Quote exactly, and only, the lines from the one with "obj.matrix_parent_inverse = Matrix.Identity(4)" through the end of the listing.

━━━━━━━━━━━━━━━━

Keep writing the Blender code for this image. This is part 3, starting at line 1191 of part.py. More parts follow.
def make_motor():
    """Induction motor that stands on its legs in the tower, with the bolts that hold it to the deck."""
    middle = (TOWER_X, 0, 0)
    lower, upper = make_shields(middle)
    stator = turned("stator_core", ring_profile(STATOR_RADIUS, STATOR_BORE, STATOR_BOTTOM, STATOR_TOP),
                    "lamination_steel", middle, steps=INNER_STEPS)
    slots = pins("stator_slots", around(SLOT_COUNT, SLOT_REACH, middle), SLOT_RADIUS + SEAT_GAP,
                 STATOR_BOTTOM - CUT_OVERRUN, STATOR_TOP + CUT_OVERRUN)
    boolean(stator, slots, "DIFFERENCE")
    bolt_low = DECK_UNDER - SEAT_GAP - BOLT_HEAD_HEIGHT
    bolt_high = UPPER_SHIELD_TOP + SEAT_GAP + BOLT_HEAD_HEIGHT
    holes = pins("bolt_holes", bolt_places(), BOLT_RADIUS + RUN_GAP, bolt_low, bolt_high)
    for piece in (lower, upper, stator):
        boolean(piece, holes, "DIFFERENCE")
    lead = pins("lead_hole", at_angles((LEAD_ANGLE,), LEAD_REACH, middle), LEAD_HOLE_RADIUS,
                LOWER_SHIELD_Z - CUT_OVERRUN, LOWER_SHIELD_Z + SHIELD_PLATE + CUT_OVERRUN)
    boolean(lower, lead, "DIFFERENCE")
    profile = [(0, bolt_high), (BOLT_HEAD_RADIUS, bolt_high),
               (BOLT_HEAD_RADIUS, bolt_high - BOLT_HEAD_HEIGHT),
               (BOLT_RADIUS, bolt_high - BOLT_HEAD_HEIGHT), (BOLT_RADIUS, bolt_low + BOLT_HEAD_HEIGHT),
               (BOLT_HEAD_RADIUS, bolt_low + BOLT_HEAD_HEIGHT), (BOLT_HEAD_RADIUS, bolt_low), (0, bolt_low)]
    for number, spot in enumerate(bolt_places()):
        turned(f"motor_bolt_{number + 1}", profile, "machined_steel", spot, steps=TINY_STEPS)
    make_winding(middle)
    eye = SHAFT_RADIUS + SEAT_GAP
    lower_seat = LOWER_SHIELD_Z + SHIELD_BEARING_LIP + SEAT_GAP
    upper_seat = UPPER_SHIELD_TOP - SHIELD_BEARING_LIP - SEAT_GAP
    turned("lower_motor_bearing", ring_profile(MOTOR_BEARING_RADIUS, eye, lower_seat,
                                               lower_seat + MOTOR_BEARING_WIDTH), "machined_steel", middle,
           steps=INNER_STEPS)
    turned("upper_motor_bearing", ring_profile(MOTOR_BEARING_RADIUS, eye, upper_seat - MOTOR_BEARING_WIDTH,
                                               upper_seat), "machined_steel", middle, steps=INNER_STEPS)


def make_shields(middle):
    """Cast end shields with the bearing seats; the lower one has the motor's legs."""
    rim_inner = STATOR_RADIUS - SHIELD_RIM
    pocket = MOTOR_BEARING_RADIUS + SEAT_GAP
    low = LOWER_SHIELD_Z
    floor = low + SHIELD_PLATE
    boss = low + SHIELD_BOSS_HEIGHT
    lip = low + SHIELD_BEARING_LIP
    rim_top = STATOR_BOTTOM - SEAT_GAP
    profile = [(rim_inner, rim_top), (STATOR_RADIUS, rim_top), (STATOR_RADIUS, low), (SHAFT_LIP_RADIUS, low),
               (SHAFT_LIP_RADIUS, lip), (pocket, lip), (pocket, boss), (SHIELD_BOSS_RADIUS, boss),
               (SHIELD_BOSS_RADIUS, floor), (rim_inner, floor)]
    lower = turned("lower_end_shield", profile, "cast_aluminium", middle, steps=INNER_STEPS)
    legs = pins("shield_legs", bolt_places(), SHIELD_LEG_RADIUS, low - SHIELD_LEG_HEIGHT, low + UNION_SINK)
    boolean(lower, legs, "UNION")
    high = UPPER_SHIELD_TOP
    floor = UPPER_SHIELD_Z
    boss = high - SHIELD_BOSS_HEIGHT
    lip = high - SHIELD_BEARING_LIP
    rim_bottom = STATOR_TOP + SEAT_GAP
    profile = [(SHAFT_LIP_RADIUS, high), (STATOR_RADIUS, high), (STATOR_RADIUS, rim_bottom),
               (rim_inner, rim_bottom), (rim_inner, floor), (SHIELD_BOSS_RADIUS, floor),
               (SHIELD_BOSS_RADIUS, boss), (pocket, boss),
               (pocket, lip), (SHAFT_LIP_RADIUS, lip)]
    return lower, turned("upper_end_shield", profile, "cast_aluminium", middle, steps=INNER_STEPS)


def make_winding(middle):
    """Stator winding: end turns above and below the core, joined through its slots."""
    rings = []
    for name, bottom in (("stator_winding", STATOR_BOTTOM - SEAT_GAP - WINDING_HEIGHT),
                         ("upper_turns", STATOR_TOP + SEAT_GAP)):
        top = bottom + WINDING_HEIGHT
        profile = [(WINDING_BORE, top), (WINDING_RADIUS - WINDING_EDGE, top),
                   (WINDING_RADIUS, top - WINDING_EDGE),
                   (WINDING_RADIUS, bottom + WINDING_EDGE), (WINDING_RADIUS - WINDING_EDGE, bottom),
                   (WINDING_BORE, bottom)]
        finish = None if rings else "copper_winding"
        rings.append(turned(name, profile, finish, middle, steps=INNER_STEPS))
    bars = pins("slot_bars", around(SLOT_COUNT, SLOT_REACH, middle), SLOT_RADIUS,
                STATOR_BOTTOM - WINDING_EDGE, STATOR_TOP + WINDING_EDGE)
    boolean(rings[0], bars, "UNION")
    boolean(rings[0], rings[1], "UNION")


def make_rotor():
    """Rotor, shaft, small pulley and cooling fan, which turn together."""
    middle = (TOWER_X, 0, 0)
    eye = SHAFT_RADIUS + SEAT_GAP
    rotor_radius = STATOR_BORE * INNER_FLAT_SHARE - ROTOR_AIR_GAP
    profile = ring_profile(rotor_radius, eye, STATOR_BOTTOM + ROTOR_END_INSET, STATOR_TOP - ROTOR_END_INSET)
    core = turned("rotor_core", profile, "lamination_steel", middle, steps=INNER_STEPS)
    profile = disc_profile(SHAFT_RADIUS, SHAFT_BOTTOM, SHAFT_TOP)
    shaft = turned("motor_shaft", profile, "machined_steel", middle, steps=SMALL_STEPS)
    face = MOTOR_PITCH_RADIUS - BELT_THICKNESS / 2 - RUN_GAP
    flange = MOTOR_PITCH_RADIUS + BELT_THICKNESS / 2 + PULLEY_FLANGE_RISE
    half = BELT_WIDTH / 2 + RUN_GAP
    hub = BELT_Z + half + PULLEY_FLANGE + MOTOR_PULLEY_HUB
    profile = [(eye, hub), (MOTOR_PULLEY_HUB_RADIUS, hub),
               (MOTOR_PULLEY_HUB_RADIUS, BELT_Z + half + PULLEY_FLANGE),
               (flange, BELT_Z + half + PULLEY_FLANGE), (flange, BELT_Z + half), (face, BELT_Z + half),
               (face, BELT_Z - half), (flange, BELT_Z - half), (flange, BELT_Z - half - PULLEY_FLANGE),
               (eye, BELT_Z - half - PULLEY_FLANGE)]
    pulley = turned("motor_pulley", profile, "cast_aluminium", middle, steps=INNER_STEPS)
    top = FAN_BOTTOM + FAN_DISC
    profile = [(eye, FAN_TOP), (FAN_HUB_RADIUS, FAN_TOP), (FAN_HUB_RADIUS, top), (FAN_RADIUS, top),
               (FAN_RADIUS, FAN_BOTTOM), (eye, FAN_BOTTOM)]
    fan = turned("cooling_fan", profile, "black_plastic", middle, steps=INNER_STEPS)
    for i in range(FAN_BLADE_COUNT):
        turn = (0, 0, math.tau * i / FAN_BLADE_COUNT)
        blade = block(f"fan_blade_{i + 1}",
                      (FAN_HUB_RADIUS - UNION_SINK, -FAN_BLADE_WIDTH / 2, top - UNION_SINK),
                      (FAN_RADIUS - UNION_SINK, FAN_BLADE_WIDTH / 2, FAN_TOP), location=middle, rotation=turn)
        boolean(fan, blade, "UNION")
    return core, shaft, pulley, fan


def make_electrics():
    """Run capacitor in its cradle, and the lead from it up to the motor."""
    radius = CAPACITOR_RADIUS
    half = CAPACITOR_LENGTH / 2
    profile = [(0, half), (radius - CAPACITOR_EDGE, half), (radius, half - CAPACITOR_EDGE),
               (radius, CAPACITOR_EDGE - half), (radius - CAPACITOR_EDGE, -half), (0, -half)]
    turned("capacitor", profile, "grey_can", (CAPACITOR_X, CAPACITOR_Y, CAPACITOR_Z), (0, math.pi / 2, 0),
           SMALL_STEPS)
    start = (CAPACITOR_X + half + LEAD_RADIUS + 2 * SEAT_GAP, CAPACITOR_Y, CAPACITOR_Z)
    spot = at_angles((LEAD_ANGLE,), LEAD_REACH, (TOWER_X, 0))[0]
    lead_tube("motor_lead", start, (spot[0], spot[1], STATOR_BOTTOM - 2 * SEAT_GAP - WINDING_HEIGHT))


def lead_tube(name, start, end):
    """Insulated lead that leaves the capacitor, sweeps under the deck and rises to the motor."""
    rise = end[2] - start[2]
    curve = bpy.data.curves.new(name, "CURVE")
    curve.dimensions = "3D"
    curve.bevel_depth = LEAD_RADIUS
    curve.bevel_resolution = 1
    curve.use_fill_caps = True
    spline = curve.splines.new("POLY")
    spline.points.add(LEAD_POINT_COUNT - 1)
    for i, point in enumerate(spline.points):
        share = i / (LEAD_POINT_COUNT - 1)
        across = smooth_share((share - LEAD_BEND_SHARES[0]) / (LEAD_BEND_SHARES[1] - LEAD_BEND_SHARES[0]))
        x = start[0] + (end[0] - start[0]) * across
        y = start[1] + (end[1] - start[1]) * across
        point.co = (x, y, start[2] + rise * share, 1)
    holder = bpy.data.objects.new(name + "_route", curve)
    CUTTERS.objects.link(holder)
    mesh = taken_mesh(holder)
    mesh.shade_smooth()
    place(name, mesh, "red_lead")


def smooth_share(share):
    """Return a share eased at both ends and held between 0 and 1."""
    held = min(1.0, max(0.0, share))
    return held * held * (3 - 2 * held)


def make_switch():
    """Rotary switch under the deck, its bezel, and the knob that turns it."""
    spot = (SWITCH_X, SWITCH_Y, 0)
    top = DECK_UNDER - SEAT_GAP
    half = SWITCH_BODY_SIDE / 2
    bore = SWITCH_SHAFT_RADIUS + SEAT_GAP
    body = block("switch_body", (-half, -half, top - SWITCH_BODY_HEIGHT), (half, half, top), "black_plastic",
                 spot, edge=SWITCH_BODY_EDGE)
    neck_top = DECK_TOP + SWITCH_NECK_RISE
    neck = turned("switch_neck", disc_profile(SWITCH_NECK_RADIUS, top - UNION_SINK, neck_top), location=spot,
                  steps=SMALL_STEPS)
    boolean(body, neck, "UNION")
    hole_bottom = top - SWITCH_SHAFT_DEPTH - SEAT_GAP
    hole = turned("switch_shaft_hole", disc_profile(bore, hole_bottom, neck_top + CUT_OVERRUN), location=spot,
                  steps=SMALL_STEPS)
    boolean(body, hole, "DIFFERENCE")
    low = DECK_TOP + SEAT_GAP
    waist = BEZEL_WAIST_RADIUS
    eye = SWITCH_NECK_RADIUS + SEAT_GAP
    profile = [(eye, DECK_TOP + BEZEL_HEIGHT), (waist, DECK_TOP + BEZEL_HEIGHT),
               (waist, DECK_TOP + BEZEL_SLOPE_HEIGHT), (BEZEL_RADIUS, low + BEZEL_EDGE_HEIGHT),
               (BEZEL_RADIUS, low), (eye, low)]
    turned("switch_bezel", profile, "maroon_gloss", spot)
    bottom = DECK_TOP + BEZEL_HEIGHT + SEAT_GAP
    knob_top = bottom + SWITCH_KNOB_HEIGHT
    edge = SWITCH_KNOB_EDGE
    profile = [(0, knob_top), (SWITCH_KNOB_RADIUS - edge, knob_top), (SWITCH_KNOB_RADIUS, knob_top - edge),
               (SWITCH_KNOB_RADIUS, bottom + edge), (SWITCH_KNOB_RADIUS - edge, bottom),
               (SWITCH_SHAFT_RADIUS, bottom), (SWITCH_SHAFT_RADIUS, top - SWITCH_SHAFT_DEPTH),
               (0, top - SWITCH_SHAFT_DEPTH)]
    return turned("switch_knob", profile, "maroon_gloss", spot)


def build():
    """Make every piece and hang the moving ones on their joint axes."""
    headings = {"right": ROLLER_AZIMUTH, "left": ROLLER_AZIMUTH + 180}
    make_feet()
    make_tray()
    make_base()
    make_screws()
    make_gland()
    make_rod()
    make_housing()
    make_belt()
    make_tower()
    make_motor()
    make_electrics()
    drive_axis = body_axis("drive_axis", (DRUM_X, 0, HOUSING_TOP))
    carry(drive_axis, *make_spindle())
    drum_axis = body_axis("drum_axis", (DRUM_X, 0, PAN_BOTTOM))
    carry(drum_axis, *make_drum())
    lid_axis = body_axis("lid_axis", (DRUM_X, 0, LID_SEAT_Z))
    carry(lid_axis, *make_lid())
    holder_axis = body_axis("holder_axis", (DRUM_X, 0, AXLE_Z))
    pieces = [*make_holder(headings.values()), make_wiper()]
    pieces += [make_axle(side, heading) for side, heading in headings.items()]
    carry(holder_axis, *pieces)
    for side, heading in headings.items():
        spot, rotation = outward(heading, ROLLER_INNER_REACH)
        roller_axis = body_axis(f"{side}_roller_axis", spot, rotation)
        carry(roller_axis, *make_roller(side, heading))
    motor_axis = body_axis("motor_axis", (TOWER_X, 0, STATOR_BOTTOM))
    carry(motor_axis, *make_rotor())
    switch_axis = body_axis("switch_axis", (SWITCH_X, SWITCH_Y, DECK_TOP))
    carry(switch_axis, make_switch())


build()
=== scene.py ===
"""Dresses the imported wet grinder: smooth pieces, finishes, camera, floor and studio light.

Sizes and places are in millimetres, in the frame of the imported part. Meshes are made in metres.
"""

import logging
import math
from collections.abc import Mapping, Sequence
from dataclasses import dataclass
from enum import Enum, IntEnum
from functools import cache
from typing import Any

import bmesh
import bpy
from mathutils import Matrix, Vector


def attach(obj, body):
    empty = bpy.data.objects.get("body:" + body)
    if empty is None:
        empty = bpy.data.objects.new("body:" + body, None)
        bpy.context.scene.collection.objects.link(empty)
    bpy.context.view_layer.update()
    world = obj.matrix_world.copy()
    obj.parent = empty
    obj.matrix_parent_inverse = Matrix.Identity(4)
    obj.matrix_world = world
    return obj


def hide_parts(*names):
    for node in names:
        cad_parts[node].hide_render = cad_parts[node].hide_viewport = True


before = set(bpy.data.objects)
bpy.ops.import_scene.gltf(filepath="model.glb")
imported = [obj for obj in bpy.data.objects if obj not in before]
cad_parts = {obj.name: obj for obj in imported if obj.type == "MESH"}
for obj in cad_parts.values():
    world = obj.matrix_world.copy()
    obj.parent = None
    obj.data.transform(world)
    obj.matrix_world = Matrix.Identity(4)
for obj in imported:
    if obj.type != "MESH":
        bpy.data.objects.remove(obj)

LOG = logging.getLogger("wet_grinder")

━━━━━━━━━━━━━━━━

_Solution for this exercise_
    obj.matrix_parent_inverse = Matrix.Identity(4)
    obj.matrix_world = world
    return obj


def hide_parts(*names):
    for node in names:
        cad_parts[node].hide_render = cad_parts[node].hide_viewport = True


before = set(bpy.data.objects)
bpy.ops.import_scene.gltf(filepath="model.glb")
imported = [obj for obj in bpy.data.objects if obj not in before]
cad_parts = {obj.name: obj for obj in imported if obj.type == "MESH"}
for obj in cad_parts.values():
    world = obj.matrix_world.copy()
    obj.parent = None
    obj.data.transform(world)
    obj.matrix_world = Matrix.Identity(4)
for obj in imported:
    if obj.type != "MESH":
        bpy.data.objects.remove(obj)

LOG = logging.getLogger("wet_grinder")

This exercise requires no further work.